Over time it has become more complicated though. The prime example would again be SIMD. Clearly that's not optimised for C. And cryptographic instructions, and carry-less multiplications (to work in binary fields)… all kinds of specific instructions that make stuff much faster, if you're willing to not use C for a moment.

Then there are fundamental limitations such as the speed of light. That's the real reason between cache hierarchies that favour arrays over trees and pointer chasing, not the desire to optimise specifically for low(ish)-level procedural languages.

Also, you will note that we have developed techniques to implement things like Lisp and Haskell on stock hardware fairly efficiently. It is not clear how much faster a reduction machine would be on specialised hardware, compared to a regular CPU. I suspect not close enough to the speed of a C-like language on current hardware to justify producing it.


I just want to say this was a wonderful log. There are not many in this field who have an intuition or impulse towards materialist/historical analysis, but whether you are aware of it or not, that is certainly what I read here. Just to say, its not quite recognizing how we find ourselves thinking that is enlightening, but rather recognizing why we find ourselves thinking like we do that can bring clarity and purpose.

In a little more woo woo: abstractions are never pure, they will always carry a trace of the material conditions that produce them. To me, this is the story of computing.

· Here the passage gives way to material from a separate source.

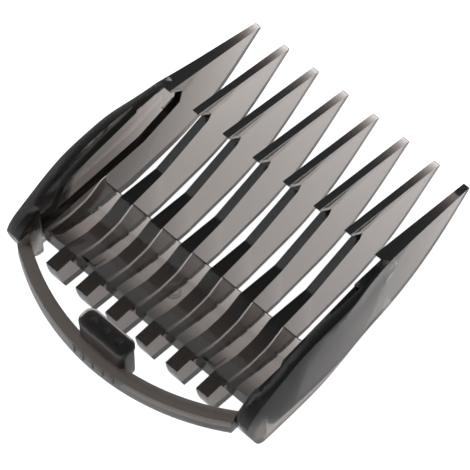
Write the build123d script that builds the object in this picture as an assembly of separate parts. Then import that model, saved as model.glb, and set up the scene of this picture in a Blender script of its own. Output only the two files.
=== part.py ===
from build123d import *
import os

# Clipper guard comb. Millimetres. +X across the comb, +Y towards the tooth tips,
# +Z towards the clipper. Origin: mid-width, at the rear ends of the inner teeth,
# level with the seat flats on top of the teeth.

# overall sizes
tooth_count = 8
tooth_pitch = 5.6
tip_y = 46.7
tip_z = 2.95
tip_height = 0.4

# inner tooth, side profile
bridge_rear_y = 3.6
slope_y = 6.5
slope_z = -1.1
dip_y = 8.0
dip_z = -1.5
dip_end_y = 10.3
lip_y = 11.9
lip_z = -1.25
seat_start_y = 14.4
seat_end_y = 21.0
ledge_y = 30.2
ledge_z = 3.2
notch_y = 30.8
notch_z = 4.2
wedge_rear_y = 28.3
wedge_rear_z = 6.7
sole_rear_y = 1.3
sole_rear_z = -5.4
sole_low_y = 20.5
sole_low_z = -8.1
sole_front_y = 28.3
sole_front_z = -7.4
sole_mid_y = 38.2
sole_mid_z = -4.1

# tooth thicknesses
stub_t = 2.17
mid_t = 2.1
strip_t = 1.37
tip_t = 1.08
wedge_top_t = 1.12
wedge_draft_h = 2.3

# bridge
bridge_front_y = 14.8
bridge_t = 1.2
bridge_edge_t = 0.55
bridge_edge_y = 13.9
bridge_low_y = 8.5
bridge_low_z = -2.75
pad_h = 0.2
gate_r = 1.15
gate_h = 0.15
corner_r = 1.2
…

Thank you for the kind words! "I appreciate them" would be an understatement.

And I agree entirely. Tracking the history of an abstraction will usually tell you its root, though it gets pretty muddy if that root is deep-seated!


abstraction is the crabification of software,it gets do powerful and so good,it kills the carprace wearer. Allowing fresh new script kid generations to re experience the buisness story and reinvent the wheel.